» Exercise instructions
Search the data for the word "context" and copy every line that contains it.

+ + + +

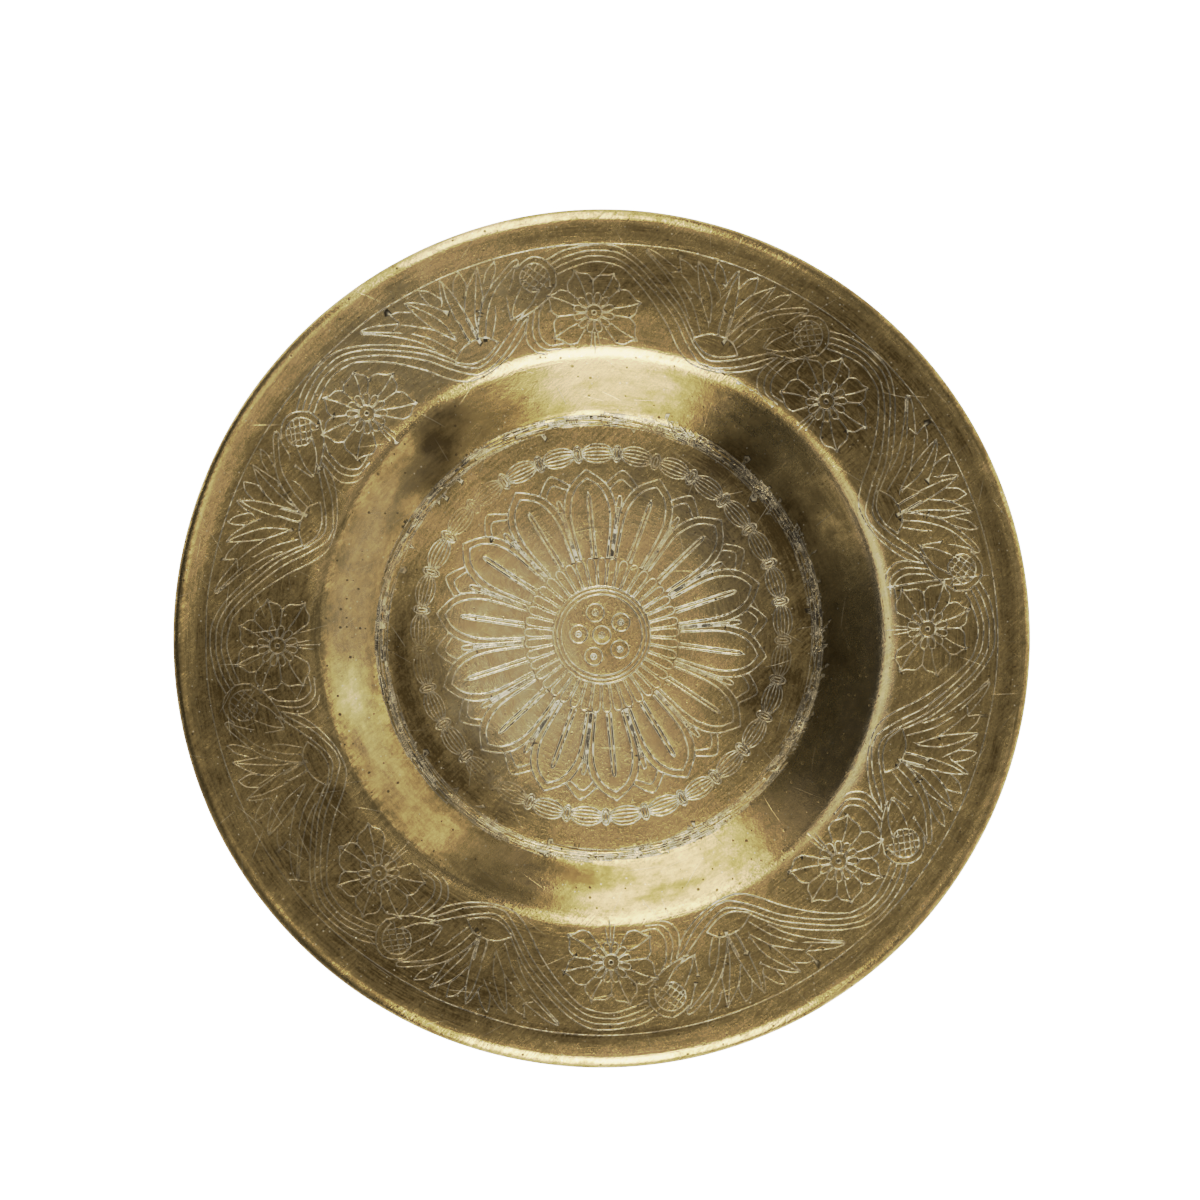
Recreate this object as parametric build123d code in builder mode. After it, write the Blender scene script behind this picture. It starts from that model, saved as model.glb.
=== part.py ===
"""Round brass tray, raised by hand from one sheet: flat floor, shallow well, wide rim, wired edge.

Frame: the origin is the centre of the underside of the floor, +Z is up, lengths are in mm.
Pieces: dish (the raised sheet with its edge turned over) and edge_wire (the hoop inside the edge).
Every section is drawn in the XZ plane, x being the distance from the tray's axis.
"""
from build123d import *
import math
import os

# ---- driving dimensions --------------------------------------------------------------------
outer_radius = 200.0        # to the outside of the rolled edge
sheet = 1.0                 # thickness of the brass
floor_radius = 102.0        # where the flat floor ends and the well wall starts to climb
shoulder_radius = 132.8     # where wall and rim would meet if the corner were sharp
wall_slope = 38.0           # degrees above level
rim_slope = 1.5             # degrees, the rim climbs a little outwards
foot_bend = 7.0             # radius of the upper face between floor and wall
shoulder_bend = 12.0         # radius of the upper face between wall and rim

wire_diameter = 4.0         # hoop that stiffens the edge
wire_clearance = 0.05       # all round the wire, inside the roll
wire_butt_gap = 1.0         # between the two cut ends of the hoop
edge_bend = 7.0             # radius of the upper face where the rim turns down
roll_start = 40.0           # tilt at which the turning edge begins to hug the wire
roll_end = 312.0            # tilt at which the turned sheet stops under the rim

chased_ring_radius = 102.0  # set-down line round the foot of the wall
chased_ring_width = 3.0
chased_ring_depth = 0.3
border_radius = 183.6       # single line that frames the rim's ornament
border_width = 1.0
border_depth = 0.25

# ---- derived places ------------------------------------------------------------------------
roll_inner = wire_diameter / 2 + wire_clearance
roll_outer = roll_inner + sheet


def tilted(centre, radius, tilt):
    """Point on a circle; tilt is 0 at the top and 90 at the side that faces away from the axis."""
    angle = math.radians(tilt)
    return (centre[0] + radius * math.sin(angle), centre[1] + radius * math.cos(angle))


def tilt_arc(centre, radius, first_tilt, last_tilt):
    """Arc of the open outline between two tilts."""
    middle_tilt = (first_tilt + last_tilt) / 2
    ends = (tilted(centre, radius, first_tilt), tilted(centre, radius, last_tilt))
    return ThreePointArc(ends[0], tilted(centre, radius, middle_tilt), ends[1])


def slope_height(run, degrees):
    """Rise over a level run."""
    return run * math.tan(math.radians(degrees))


# foot: the wall's straight stretch is tangent to this circle
foot_centre = (floor_radius, sheet + foot_bend)
foot_tilt = 180.0 - wall_slope

# the sharp corner of floor and wall lies one tangent length outside the floor
corner_radius = floor_radius + foot_bend * math.tan(math.radians(wall_slope / 2))
shoulder_height = sheet + slope_height(shoulder_radius - corner_radius, wall_slope)

# shoulder: tangent to the wall and to the rim
half_turn = math.radians((wall_slope - rim_slope) / 2)
shoulder_tangent = shoulder_bend * math.tan(half_turn)
rim_direction = math.radians(rim_slope)
shoulder_end = (
    shoulder_radius + shoulder_tangent * math.cos(rim_direction),
    shoulder_height + shoulder_tangent * math.sin(rim_direction),
)
shoulder_centre = tilted(shoulder_end, shoulder_bend, 180.0 - rim_slope)

# edge: a wide bend, then the roll round the wire, both tangent
wire_x = outer_radius - roll_outer
bend_to_wire = edge_bend - roll_outer
bend_x = wire_x - bend_to_wire * math.sin(math.radians(roll_start))
bend_start_x = bend_x - edge_bend * math.sin(rim_direction)
bend_start_z = shoulder_height + slope_height(bend_start_x - shoulder_radius, rim_slope)
bend_centre = (bend_x, bend_start_z - edge_bend * math.cos(rim_direction))
wire_centre = tilted(bend_centre, bend_to_wire, roll_start)


# ---- dish: one sheet, its section turned about the axis ------------------------------------
with BuildPart() as dish:
    with BuildSketch(Plane.XZ):
        with BuildLine():
            # upper face, from the middle outwards
            Line((0, sheet), (floor_radius, sheet))
            upper_foot = tilt_arc(foot_centre, foot_bend, 180.0, foot_tilt)
            upper_shoulder = tilt_arc(shoulder_centre, shoulder_bend, -wall_slope, -rim_slope)
            Line(upper_foot @ 1, upper_shoulder @ 0)
            upper_bend = tilt_arc(bend_centre, edge_bend, -rim_slope, roll_start)
            Line(upper_shoulder @ 1, upper_bend @ 0)
            outer_roll = tilt_arc(wire_centre, roll_outer, roll_start, roll_end)
            # back along the lower face
            inner_roll = tilt_arc(wire_centre, roll_inner, roll_end, roll_start)
            Line(outer_roll @ 1, inner_roll @ 0)
            lower_bend = tilt_arc(bend_centre, edge_bend - sheet, roll_start, -rim_slope)
            lower_shoulder = tilt_arc(
                shoulder_centre, shoulder_bend - sheet, -rim_slope, -wall_slope
            )
            Line(lower_bend @ 1, lower_shoulder @ 0)
            lower_foot = tilt_arc(foot_centre, foot_bend + sheet, foot_tilt, 180.0)
            Line(lower_shoulder @ 1, lower_foot @ 0)
            Line(lower_foot @ 1, (0, 0))
            Line((0, 0), (0, sheet))
        make_face()
    revolve(axis=Axis.Z)
    # chased ring in the floor's edge and border line on the rim, both V-shaped cuts
    border_height = shoulder_height + slope_height(border_radius - shoulder_radius, rim_slope)
    with BuildSketch(Plane.XZ):
        for radius, height, width, depth in (
            (chased_ring_radius, sheet, chased_ring_width, chased_ring_depth),
            (border_radius, border_height, border_width, border_depth),
        ):
            with BuildLine():
                Polyline(
                    (radius - width, height + depth),
                    (radius, height - depth),
                    (radius + width, height + depth),
                    close=True,
                )
            make_face()
    revolve(axis=Axis.Z, mode=Mode.SUBTRACT)
dish.part.label = "dish"

# ---- edge_wire: an open hoop lying loose inside the roll -----------------------------------
butt_angle = math.degrees(wire_butt_gap / wire_x)
with BuildPart() as edge_wire:
    with BuildSketch(Plane.XZ):
        with Locations(wire_centre):
            Circle(wire_diameter / 2)
    revolve(axis=Axis.Z, revolution_arc=360.0 - butt_angle)
edge_wire.part.label = "edge_wire"

os.makedirs("parts", exist_ok=True)
export_step(dish.part, "parts/dish.step")
export_step(edge_wire.part, "parts/edge_wire.step")

print("well depth", round(shoulder_height - sheet, 2), "mm")
print("wire centre", [round(value, 3) for value in wire_centre])
print("overall", dish.part.bounding_box())
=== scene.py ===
# %% [markdown]
# # A hand-raised, hand-engraved brass tray
# The real tray is one disc of brass, raised over stakes until it has a flat floor, a shallow well
# and a wide rim, with its edge turned over an iron wire. All its ornament is cut into the surface:
# a lotus on the floor, a ring of beads round it, a chased ring at the foot of the wall, and eight
# repeats of flower, waves, bud and lance-shaped leaves on the rim.
# The lesson draws the ornament as lines, builds a sheet whose points lie along those lines,
# and then lets Geometry Nodes hammer and engrave the sheet. The cuts are real hollows in the mesh.

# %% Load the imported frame
import math
from functools import partial

import bpy
import numpy as np
from mathutils.geometry import delaunay_2d_cdt
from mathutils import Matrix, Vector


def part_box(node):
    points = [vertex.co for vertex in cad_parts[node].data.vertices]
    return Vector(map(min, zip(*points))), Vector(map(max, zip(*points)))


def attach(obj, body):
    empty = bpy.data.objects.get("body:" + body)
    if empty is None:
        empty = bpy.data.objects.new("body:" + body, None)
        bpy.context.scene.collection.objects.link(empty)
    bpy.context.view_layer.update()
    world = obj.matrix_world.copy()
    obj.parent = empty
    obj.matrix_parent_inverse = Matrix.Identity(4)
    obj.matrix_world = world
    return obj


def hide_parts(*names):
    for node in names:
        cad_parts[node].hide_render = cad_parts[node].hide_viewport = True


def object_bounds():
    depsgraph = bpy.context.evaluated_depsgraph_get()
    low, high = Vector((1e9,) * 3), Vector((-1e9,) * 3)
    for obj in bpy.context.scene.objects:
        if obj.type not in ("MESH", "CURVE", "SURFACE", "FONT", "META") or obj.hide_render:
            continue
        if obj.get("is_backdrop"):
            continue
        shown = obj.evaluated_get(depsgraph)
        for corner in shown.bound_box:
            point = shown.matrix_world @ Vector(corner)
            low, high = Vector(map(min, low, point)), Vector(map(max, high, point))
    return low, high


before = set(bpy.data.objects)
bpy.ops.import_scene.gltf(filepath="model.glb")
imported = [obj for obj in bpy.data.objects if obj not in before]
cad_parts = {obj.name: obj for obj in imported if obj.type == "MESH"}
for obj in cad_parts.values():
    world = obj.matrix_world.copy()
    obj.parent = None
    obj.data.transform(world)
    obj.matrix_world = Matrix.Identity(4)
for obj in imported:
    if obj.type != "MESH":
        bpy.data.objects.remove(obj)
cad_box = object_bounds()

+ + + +

» Solution to this exercise
        bpy.context.scene.collection.objects.link(empty)
    bpy.context.view_layer.update()
    depsgraph = bpy.context.evaluated_depsgraph_get()
    for obj in bpy.context.scene.objects:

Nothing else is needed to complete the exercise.